So, the police are on standby to help the recreation department control the crowds and enforce the rules.
Residents looking for a cool off have to swim in shifts at the city pools when it's as crowded as it was on Thursday.
Capacity is dictated by how many lifeguards are on duty. It's 30 swimmers per lifeguard at the pools.
Once the pool is full, it's closed and the latecomers have to wait outside for a shift change.
"200, if that's the max, we have to stop, hold the rest of the folks at the gate, [then a] half hour, 45 minutes, hour later, they're allowed in, the other folks have to go," Deputy Mayor of the Environmental and Community Resources Michael DiBerardinis said.
The police help keep things under control.
On a day as hot as today, the wait outside seems unbearable.
Once they're in the water, the lifeguards have their hands full.
"It's hard, you really have to pay attention to the water," lifeguard China Bailey said.

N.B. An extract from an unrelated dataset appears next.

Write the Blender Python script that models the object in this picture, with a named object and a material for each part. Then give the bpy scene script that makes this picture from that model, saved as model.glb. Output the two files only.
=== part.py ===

Enforcing the rules isn't easy when this many people crowd into the pool at once.
There are frequent timeouts to go over the rules.
Most comply without a fuss, just to get back in the water as quickly as possible.
Parents appreciate the discipline.
"The lifeguards are pretty good here, they are really strict and stay on their of job," Sherrie Gaffney of Overbrook Park said.
It's elbow to elbow at times, but everyone does get a chance to cool off, even if it takes rotating shifts.
The police will remain stationed at some pools long after they're closed to prevent night time break-ins by kids trying to cool off.